- DATA
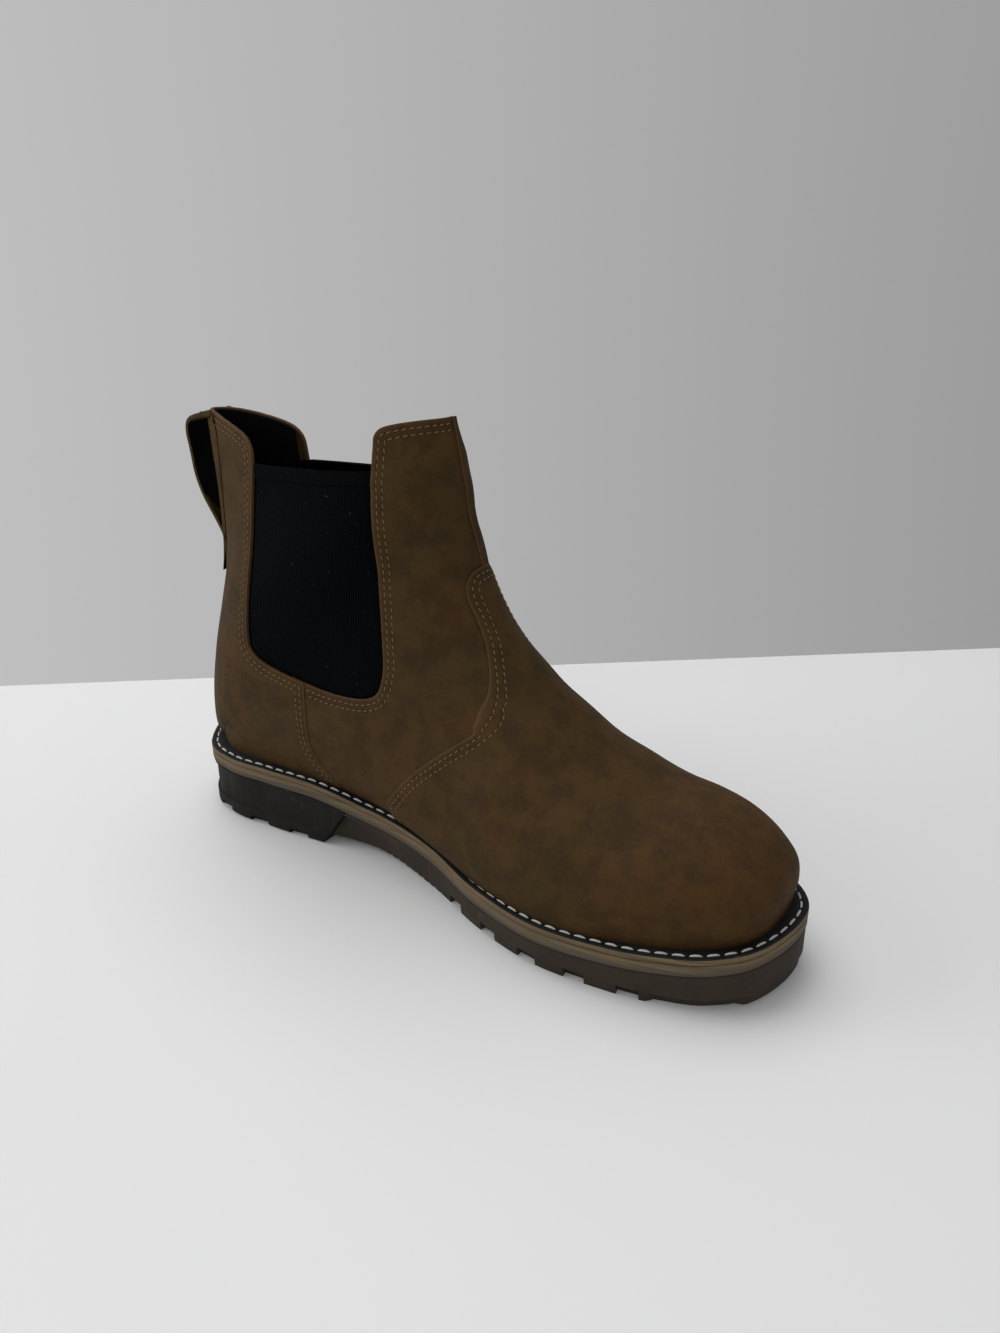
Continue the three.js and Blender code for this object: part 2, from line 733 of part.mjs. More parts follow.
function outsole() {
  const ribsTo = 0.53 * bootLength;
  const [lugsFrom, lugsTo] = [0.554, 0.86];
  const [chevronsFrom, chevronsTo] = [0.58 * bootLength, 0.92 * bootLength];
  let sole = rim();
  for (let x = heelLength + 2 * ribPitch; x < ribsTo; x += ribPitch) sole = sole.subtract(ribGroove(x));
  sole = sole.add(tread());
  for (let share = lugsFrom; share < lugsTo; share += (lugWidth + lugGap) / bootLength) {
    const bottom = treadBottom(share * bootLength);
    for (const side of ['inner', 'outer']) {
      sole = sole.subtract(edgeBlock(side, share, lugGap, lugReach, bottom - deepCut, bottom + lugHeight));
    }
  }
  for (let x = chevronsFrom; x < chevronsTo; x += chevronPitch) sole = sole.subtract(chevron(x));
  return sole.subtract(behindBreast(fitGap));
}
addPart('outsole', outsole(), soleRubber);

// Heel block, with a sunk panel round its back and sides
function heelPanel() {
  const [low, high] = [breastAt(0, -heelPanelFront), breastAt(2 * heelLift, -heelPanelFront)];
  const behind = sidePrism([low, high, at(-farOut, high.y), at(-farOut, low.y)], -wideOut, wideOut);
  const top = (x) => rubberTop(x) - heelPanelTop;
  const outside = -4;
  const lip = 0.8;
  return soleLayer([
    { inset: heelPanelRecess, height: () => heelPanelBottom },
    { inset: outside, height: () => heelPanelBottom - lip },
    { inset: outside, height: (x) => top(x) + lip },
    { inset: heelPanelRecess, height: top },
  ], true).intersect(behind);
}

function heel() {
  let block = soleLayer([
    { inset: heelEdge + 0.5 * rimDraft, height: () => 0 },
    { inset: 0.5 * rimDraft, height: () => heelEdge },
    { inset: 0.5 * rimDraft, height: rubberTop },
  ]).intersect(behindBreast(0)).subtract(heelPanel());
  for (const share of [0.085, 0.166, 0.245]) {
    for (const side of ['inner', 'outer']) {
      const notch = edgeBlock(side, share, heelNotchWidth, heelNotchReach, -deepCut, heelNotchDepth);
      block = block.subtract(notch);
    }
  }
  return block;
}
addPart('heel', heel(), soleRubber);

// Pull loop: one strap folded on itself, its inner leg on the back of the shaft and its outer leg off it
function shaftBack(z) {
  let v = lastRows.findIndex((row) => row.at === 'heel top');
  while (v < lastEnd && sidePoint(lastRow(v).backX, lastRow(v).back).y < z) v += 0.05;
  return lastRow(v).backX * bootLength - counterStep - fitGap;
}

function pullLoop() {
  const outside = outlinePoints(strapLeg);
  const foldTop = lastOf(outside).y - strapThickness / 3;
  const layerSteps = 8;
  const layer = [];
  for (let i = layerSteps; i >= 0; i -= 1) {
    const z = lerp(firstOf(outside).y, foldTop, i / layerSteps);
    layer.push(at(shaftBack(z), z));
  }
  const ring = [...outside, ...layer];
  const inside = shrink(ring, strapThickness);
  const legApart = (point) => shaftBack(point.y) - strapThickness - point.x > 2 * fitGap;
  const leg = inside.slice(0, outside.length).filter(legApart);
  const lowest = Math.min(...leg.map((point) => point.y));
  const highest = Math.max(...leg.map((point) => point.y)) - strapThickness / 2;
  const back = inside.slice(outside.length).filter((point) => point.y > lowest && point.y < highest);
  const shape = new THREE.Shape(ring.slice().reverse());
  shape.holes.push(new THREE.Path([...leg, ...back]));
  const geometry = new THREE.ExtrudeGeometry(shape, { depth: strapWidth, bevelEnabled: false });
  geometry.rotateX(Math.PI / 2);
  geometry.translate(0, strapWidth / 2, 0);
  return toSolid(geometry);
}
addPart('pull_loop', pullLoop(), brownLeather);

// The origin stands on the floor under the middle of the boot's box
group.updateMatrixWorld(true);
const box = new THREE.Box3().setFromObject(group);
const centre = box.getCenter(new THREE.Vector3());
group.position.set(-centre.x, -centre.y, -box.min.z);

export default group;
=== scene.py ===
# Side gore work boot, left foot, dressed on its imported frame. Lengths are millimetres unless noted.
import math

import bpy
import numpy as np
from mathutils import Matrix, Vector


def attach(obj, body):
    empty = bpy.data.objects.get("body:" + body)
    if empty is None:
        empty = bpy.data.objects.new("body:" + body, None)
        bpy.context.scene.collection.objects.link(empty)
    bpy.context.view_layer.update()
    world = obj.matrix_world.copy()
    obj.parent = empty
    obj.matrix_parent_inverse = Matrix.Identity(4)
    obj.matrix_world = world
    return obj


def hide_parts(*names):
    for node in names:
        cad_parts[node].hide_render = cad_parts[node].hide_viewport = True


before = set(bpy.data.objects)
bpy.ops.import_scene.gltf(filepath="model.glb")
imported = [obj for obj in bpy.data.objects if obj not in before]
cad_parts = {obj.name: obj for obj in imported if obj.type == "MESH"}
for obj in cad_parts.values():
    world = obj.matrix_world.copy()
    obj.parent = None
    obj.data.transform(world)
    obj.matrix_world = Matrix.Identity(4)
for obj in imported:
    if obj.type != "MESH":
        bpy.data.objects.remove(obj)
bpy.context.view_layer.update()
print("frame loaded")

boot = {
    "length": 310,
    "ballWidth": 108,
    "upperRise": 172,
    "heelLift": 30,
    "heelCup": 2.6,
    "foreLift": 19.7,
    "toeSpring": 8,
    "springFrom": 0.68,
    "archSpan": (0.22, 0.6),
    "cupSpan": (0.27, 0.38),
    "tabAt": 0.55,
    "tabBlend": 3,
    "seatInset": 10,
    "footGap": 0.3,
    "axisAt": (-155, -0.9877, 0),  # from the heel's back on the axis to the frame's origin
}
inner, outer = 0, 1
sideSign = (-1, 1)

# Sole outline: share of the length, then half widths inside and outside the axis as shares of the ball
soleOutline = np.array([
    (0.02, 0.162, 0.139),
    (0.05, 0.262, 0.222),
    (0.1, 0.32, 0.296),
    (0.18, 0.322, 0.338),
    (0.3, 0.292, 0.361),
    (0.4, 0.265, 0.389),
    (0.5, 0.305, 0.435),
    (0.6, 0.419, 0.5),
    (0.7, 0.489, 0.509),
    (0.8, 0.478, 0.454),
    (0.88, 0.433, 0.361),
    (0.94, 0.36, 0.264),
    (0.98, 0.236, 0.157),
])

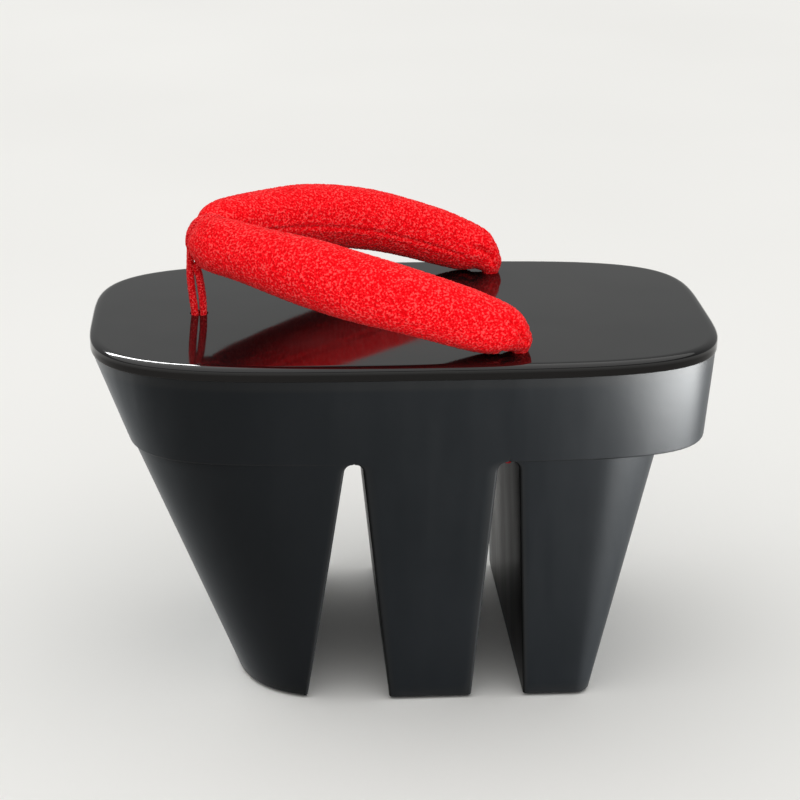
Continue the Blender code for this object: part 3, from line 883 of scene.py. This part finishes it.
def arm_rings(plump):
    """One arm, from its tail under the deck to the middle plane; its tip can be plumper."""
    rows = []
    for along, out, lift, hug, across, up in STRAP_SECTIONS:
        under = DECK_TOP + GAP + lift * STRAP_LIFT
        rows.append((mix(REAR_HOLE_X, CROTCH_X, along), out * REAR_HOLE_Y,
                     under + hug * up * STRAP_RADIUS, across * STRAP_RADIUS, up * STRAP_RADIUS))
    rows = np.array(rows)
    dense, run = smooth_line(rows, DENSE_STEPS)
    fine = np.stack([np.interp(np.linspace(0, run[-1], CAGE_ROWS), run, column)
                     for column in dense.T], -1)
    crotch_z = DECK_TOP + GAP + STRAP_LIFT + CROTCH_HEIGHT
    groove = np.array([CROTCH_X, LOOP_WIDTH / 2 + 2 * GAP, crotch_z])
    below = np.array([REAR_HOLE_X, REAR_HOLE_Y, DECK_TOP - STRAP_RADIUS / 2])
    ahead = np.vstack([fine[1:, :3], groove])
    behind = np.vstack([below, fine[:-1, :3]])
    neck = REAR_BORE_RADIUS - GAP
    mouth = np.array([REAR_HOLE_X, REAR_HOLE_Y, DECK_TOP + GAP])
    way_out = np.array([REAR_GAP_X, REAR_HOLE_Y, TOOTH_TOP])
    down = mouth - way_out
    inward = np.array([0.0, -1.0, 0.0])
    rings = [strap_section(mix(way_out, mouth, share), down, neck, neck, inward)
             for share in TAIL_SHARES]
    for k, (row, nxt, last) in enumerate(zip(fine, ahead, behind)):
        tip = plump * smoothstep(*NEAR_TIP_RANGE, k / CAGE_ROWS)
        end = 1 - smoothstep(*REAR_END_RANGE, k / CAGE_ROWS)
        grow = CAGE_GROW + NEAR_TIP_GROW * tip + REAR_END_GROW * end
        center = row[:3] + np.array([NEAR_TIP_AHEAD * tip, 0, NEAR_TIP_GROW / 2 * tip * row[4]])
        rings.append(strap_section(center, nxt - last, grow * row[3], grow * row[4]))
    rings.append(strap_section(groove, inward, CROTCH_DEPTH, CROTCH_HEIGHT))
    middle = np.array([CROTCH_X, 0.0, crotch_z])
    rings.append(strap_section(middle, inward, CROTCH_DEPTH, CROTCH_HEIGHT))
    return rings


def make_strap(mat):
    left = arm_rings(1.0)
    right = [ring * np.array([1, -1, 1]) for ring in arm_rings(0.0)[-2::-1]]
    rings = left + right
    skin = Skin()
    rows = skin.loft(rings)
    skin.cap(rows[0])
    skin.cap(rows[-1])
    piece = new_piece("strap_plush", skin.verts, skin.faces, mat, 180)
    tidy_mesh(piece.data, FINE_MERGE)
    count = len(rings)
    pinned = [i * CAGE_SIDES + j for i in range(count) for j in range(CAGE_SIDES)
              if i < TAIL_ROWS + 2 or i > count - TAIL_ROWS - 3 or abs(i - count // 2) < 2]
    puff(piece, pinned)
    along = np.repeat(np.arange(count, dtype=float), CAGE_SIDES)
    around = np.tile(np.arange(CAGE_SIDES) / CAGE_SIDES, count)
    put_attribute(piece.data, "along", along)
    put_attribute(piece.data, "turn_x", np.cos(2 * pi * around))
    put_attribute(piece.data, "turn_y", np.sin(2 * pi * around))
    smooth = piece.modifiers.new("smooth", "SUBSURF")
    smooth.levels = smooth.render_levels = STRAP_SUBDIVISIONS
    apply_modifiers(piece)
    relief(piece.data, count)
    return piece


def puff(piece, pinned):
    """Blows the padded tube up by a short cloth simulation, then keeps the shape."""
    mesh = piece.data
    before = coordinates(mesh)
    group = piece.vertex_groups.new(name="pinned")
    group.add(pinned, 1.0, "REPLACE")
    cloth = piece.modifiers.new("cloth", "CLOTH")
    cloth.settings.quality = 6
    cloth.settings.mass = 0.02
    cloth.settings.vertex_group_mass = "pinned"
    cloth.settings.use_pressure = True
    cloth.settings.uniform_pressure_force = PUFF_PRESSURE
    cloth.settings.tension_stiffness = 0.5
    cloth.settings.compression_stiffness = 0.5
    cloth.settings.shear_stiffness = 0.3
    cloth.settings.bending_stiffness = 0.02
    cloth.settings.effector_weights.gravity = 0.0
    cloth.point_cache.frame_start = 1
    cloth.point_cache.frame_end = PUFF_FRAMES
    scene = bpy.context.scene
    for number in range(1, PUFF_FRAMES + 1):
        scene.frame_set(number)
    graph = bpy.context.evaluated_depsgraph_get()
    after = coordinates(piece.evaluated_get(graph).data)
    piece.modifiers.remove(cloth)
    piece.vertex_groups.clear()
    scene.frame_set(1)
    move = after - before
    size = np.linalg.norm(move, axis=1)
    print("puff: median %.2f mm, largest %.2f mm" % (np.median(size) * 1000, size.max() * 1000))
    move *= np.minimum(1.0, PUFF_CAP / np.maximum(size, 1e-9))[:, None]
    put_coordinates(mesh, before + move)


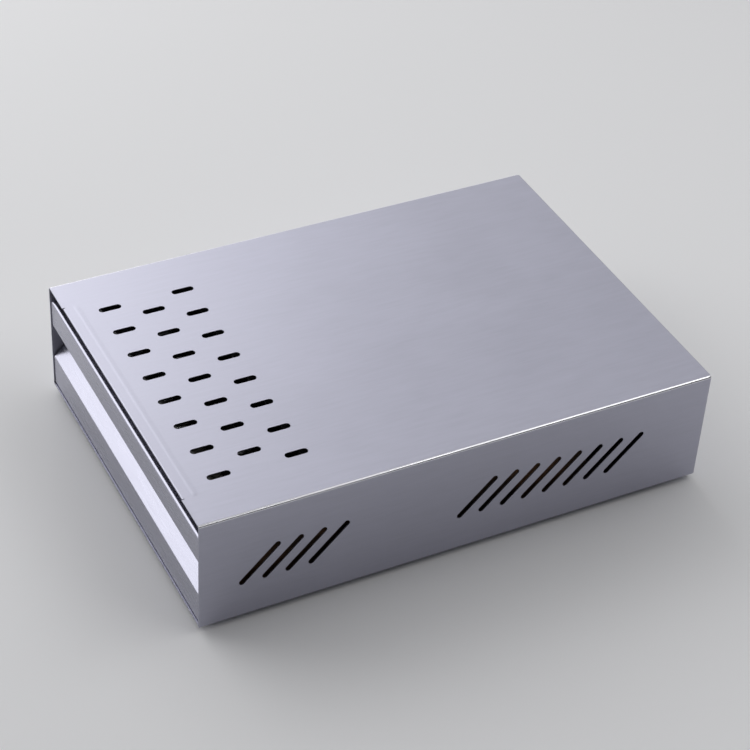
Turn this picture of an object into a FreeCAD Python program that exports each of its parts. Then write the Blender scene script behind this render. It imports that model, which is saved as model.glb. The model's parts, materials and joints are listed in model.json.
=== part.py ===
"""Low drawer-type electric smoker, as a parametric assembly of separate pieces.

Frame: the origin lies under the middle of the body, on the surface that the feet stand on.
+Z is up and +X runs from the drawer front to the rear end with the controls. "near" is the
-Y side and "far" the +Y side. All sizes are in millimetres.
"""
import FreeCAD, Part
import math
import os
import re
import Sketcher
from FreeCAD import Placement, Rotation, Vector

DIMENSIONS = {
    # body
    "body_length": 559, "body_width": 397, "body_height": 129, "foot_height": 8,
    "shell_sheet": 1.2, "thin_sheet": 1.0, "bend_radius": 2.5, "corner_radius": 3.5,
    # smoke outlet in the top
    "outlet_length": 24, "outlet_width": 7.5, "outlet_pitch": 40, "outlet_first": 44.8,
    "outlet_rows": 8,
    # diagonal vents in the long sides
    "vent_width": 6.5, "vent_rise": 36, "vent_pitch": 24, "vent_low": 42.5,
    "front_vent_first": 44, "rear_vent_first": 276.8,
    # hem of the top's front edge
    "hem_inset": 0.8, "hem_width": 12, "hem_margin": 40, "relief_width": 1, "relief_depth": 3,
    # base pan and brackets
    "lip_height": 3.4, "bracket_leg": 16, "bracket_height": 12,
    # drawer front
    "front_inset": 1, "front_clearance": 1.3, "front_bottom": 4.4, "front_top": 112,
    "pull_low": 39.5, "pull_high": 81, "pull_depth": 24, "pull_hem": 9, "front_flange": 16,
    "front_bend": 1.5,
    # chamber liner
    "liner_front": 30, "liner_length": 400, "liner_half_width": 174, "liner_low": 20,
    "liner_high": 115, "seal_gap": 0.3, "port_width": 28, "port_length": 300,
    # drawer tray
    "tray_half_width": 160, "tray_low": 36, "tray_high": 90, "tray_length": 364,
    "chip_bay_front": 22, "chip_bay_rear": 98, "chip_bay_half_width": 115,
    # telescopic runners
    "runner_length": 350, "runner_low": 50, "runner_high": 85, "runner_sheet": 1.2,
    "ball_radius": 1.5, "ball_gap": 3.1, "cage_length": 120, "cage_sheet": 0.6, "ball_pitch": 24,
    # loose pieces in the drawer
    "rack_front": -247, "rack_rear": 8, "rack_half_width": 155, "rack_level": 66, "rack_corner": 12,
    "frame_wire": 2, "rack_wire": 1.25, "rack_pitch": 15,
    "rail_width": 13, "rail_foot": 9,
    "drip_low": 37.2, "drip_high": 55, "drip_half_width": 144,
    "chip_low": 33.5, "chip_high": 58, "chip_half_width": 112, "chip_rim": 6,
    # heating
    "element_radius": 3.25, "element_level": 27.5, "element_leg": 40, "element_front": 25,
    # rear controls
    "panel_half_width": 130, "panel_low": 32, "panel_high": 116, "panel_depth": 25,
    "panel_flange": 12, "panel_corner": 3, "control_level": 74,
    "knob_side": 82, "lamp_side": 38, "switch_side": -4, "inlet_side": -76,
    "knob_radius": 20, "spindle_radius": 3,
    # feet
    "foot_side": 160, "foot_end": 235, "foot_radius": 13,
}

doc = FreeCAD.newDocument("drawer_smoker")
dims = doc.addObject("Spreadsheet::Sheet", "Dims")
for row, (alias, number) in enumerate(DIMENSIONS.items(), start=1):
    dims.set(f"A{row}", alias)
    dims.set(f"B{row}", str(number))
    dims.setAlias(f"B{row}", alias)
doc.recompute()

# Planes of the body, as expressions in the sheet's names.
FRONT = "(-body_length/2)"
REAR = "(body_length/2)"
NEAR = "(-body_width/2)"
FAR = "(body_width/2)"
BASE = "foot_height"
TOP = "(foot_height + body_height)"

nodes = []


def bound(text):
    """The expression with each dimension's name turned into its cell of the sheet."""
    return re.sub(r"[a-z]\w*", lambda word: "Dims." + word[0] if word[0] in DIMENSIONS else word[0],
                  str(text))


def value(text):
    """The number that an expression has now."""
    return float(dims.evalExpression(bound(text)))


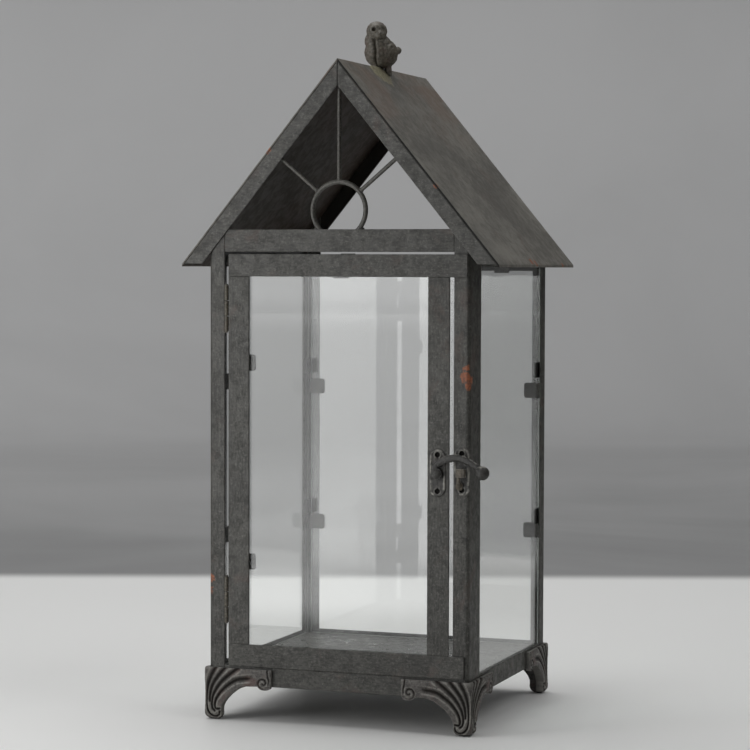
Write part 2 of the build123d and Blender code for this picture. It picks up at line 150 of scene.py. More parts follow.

- STATED PROBLEM
Lines containing the word "More" are to be counted in the listing; state their number alone.

- CORRECT ANSWER
2